Originally Posted by Ron_L (Post 2466421)
Yep... You're wrong :-D It depends on the model. Some (actually most) include meat probes to monitor meat temp and will set off alarms, etc. based on low or high temp.

That sucks, now I want one:twitch:

caseydog 05-01-2013 11:58 AM

Simply put, a temperature controller will make smoking on the WSM pretty close to "set it and forget it." I use one on my WSM, and I am happy with it. Other folks like to tinker with their cookers.

For thermometers, there are instant read thermometers, like a Thermopen, that you use to check internal temperatures intermittently. There are also probe thermometers meant to stay in the meat throughout the cook. I stick a wired probe thermometer into my meat, and leave it there, to monitor my cooking progress. When the IT gets pretty close to when it could be done, I start probing the meat for feel, not temperature.

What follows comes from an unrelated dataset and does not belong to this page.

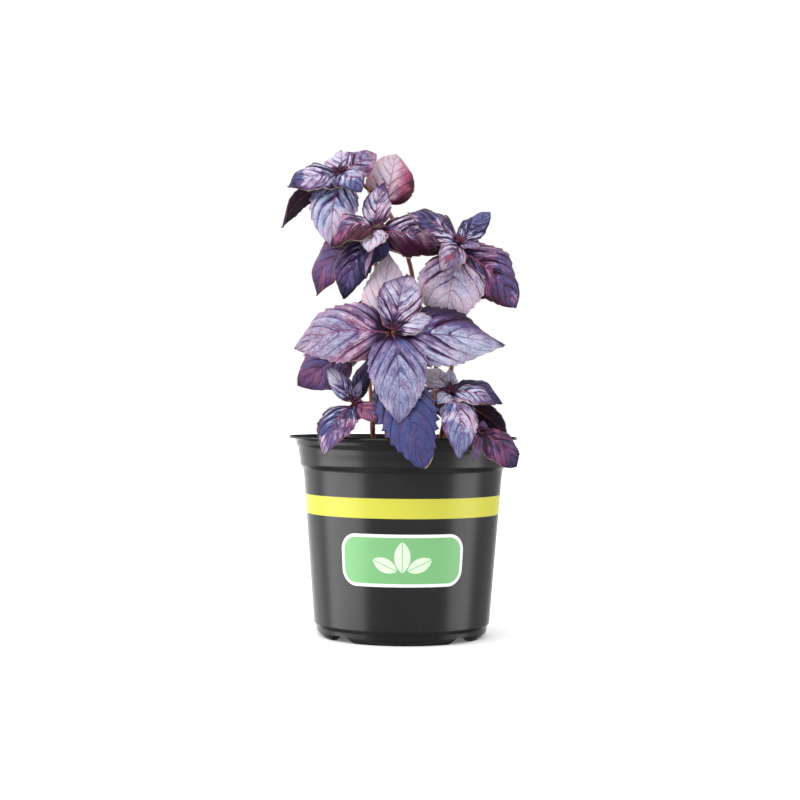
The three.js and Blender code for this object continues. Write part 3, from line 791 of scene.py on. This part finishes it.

With either kind of thermometer, don't use internal temperature to decide when the meat is done. You need to go by feel. Your probe should slide into the meet "like butter."

CD

realspaazz 05-01-2013 12:03 PM

You can easily cook without any controller or thermometers, but I like to know two things: 1) the approximate temperature inside my WSM and 2) the internal temperature of the meat I am cooking. #1 will help keep you close to your projected completion time #2 will help to ensure that your meat has reached the proper temp to be safe to serve. It usually takes two thermometers to do this easily (or two different probes in the case of the maverick et-732) choosing a thermometer that can be used [B]without[B] opening the lid will also help to keep things consistent.

yakdung 05-01-2013 12:06 PM

It all boils down to experience. When you are first starting out and not so certain of the temps, they are helpful. After you gain a lot of experience, not so much. A controller can be helpful on long overnight cooks. I own a DigiQ DX2 and love it.